Deputy Associate Administrator for Programs, Science Mission Directorate
National Aeronautics and Space Administration
Led the development of the Mars Exploration Rover project.
All of the work that our government does is important and serves a public purpose. But some of the stuff our government does is just plain cool. That is simply the best way to describe the National Aeronautics and Space Administration’s Mars Exploration Rover (MER) project. Of course, there are many practical applications to this research. But perhaps more importantly, there is also an incalculable value to the excitement that you get when you see the striking images of the red planet. They conjure up notions of possibility that fuel the human spirit and inspire us to pursue even greater heights in all aspects of our society. The American people, and the world in fact, have Orlando Figueroa and his team at NASA to thank for this bolt of inspiration.
While Mars has long been the source of great curiosity and potential for discovery, NASA’s efforts to study our neighbor have largely been met with frustration. Despite being designated as an important agency goal since the time of its inception, NASA did not land anything on Mars from 1976 to 1996. In 1997, there was a single “sprint” landing, just to show that it could be done, but without a significant research component. That was followed by two failures to reach Mars in 1998 and a lot of soul searching.
In 2001, Orlando Figueroa was asked to take over the reins of NASA’s efforts to reach Mars, and the Mars Exploration Rover project was on its way.
The MER mission was designed to search for evidence of the role of liquid water in the geologic history of Mars by examining rocks and soils using a mobile laboratory. This endeavor has been extraordinarily successful in meeting this goal, clearly showing evidence of ancient water and helping to re-write our knowledge of the planet.

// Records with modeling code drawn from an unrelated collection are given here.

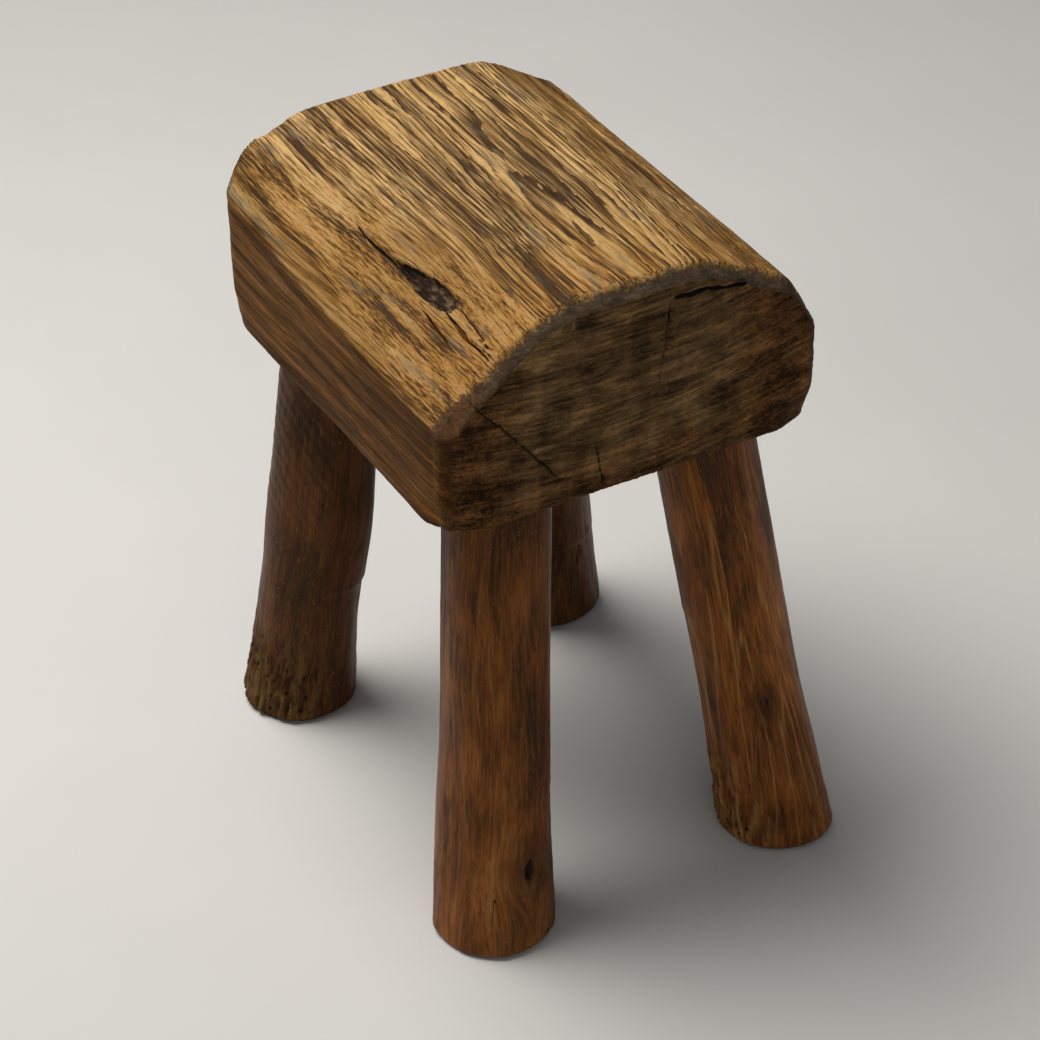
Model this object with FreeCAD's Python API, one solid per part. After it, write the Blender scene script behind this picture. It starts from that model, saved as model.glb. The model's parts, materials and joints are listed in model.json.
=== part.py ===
"""Milking stool: a hewn block seat on four splayed, club-footed legs.

Each leg ends in a round tenon that widens a little towards its tip. The tenon stands in a blind
socket in the underside of the block. A fox wedge, driven into the tenon by the floor of the
socket, keeps the tip spread, so that the leg can't draw out. The wedge lies across the grain of
the block, so that it presses along the grain and never splits it.

Frame: millimetres, +Z up, the grain of the block along X, the floor at Z = 0, and the origin at
the bottom centre of the whole stool. Right is +X, left is -X, front is -Y and back is +Y.
"""
import FreeCAD, Part
import math
import os

from FreeCAD import Placement, Rotation, Vector

# Driving dimensions: the block.
STOOL_HEIGHT = 375.0
SEAT_LENGTH = 250.0
SEAT_WIDTH = 217.0
SEAT_THICKNESS = 115.5

# The hewn outline at each end of the block, for its front and its back side. The flat crown stops
# "crown" in from the side. From there the upper shoulder falls to the knee, given as (in from the
# side, down from the top), and the lower shoulder runs out in the side "crease" below the top.
OUTLINES = {
    ("right", "front"): {"crown": 69.0, "knee": (37.0, 20.0), "crease": 53.0},
    ("right", "back"): {"crown": 67.0, "knee": (16.0, 27.0), "crease": 58.0},
    ("left", "front"): {"crown": 44.0, "knee": (13.0, 11.0), "crease": 36.0},
    ("left", "back"): {"crown": 60.0, "knee": (16.0, 27.0), "crease": 56.0},
}
CROWN_EDGE_RADIUS = 45.0
KNEE_RADIUS = 25.0
CREASE_RADIUS = 9.0
END_BEVEL = 7.5             # worn on the upper edge of both ends
CORNER_RADIUS = 9.0         # the upright corners
UNDERSIDE_RADIUS = 5.0      # the lower edge, all round

# Driving dimensions: the legs. The axis of a leg meets the underside this far in from the end and
# from the side of the block. Heights are measured up from the floor.
LEG_FROM_END = 36.0
LEG_FROM_SIDE = 49.0
SWELL_HEIGHT = 118.0        # below this the leg swells to its foot
FOOT_EDGE_RADIUS = 5.0

# Each leg was shaved and its socket bored by eye: how many degrees it leans outwards along X and
# along Y, the radius of its straight part, and that of its foot.
LEGS = {
    ("right", "front"): {"lean": (6.3, 5.4), "radius": 28.2, "foot": 33.2},
    ("right", "back"): {"lean": (7.0, 7.3), "radius": 26.6, "foot": 32.6},
    ("left", "front"): {"lean": (5.6, 5.7), "radius": 27.8, "foot": 32.6},
    ("left", "back"): {"lean": (6.7, 5.2), "radius": 27.4, "foot": 32.4},
}

# Driving dimensions: the fox-wedged joint. Lengths are along the axis of the leg.
TENON_RADIUS = 20.0         # at the mouth of the socket
TENON_SPREAD = 1.2          # how much wider the tenon is at its tip
TENON_LENGTH = 60.0
SOCKET_CLEARANCE = 0.05     # all round the tenon
WEDGE_LENGTH = 41.0
WEDGE_BUTT = 6.0            # its thickness on the floor of the socket
WEDGE_TIP = 1.5             # its thickness at its thin end
WEDGE_STANDS_OUT = 1.5      # from the tip of the tenon to the floor of the socket
WEDGE_SIDE_INSET = 2.0      # in from each side of the tenon
KERF_BELOW_WEDGE = 2.5      # how much deeper the kerf is than the wedge goes

TOWARDS = {"right": 1, "left": -1, "back": 1, "front": -1}
UNDERSIDE_Z = STOOL_HEIGHT - SEAT_THICKNESS
SOCKET_DEPTH = TENON_LENGTH + WEDGE_STANDS_OUT
SPREAD_PER_MM = TENON_SPREAD / TENON_LENGTH
BEYOND = STOOL_HEIGHT + SEAT_LENGTH + SEAT_WIDTH    # reaches past everything here
NEAR = 1e-3                 # within this, two places are the same


def rounded_wire(corners, radii):
    """A closed wire through the corners, each rounded by the radius of the same number or sharp."""
    pieces = []
    for corner, radius, before, after in zip(
            corners, radii, corners[-1:] + corners[:-1], corners[1:] + corners[:1]):
        back = (before - corner).normalize()
        on = (after - corner).normalize()
        half_angle = back.getAngle(on) / 2
        reach = radius / math.tan(half_angle)
        inwards = (back + on).normalize()
        deepest = corner + inwards * (radius / math.sin(half_angle) - radius)
        pieces.append((corner + back * reach, deepest, corner + on * reach))

    edges = []
    for piece, following in zip(pieces, pieces[1:] + pieces[:1]):
        start, middle, stop = piece
        if start.distanceToPoint(stop) > NEAR:
            edges.append(Part.Arc(start, middle, stop).toShape())
        edges.append(Part.makeLine(stop, following[0]))
    return Part.Wire(edges)


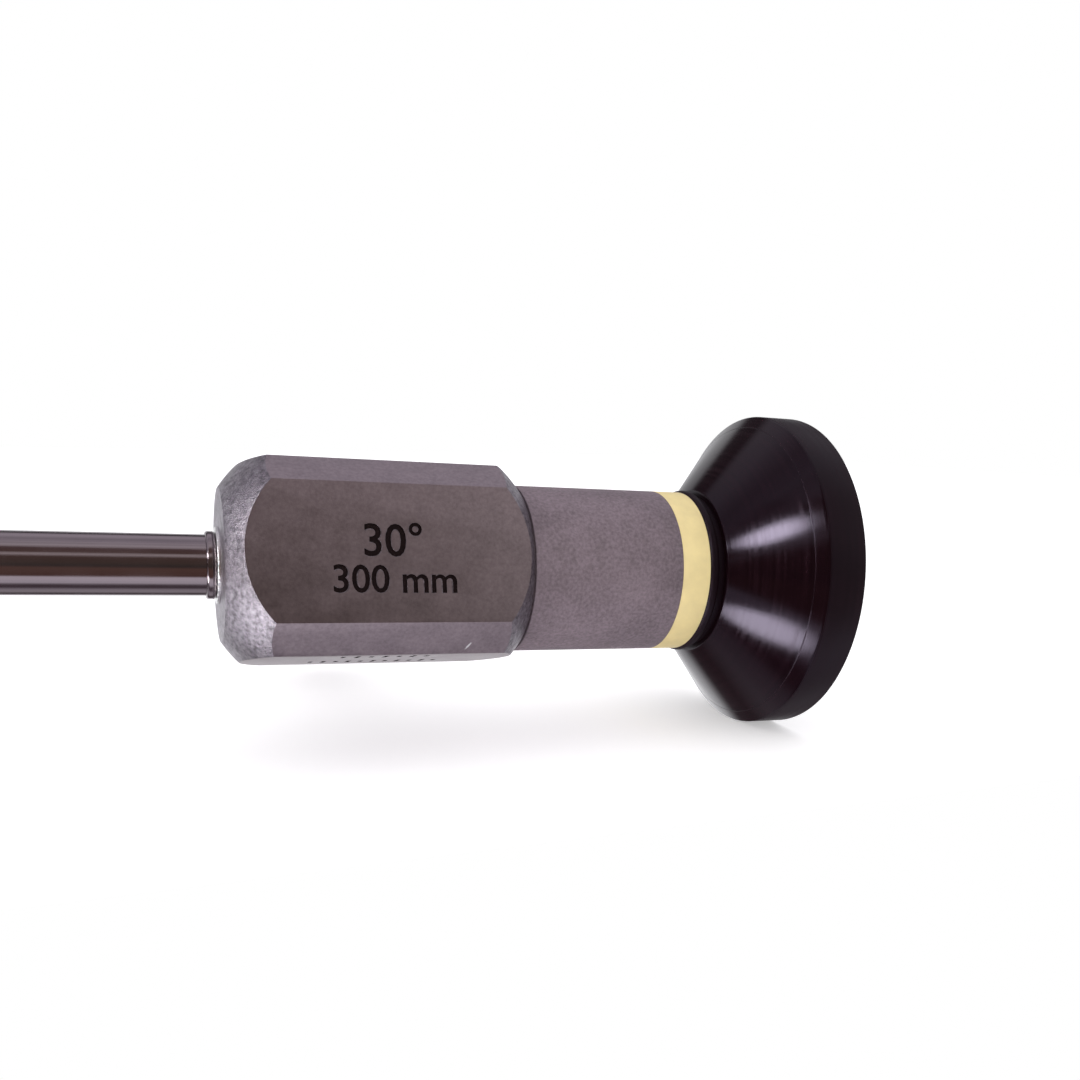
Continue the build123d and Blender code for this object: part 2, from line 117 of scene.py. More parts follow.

In approximately 400 days of science-driven surface operations, these roving vehicles have produced a wealth of scientific discoveries far beyond original expectations, revealing aspects of Mars as a potential habitat that were previously unknown. And for the first time in history, a mobile science laboratory has been used to conduct remote exploration on the surface of another planet, penetrating regions beyond the original landing site.
Without the contributions and leadership of Mr. Figueroa, these missions could not have been accomplished in the brief three-year development period. He led the activity through its accelerated development and managed an outstanding team of people at NASA headquarters, NASA’s Jet Propulsion Laboratory and the academic community. Technical challenges against an immovable launch window opportunity forced the team to re-think whether to continue with only one rover. But Figueroa pressed forward, his team overcame the problems, and the rovers have performed splendidly.
For all of the specific and technical successes of this mission, as with all of NASA’s work, its true impact is found when looking at the broader implications. What this mission is really about is testing the theory of whether we are alone in the universe. Thanks to the Mars Exploration Rover project, we have learned that at one point Mars was wet and warm, in contrast to its current cold, desert-like landscape. While we haven’t found evidence of biological activity yet, such an environment could possibly have supported life. This is mind-blowing stuff.
And if you want proof that the Mars mission has sparked people’s imaginations across the globe, consider the fact that the Mars rover section of NASA's Web site has received more than 9 billion hits. This popularity could potentially have significant societal benefits by getting young people interested in careers in math, science and engineering, areas where the need is severe. And who knows? The best may be yet to come. Figueroa and his colleagues are building on the MER mission to continue to lay the groundwork to one day send a human to Mars. Now THAT would be really cool.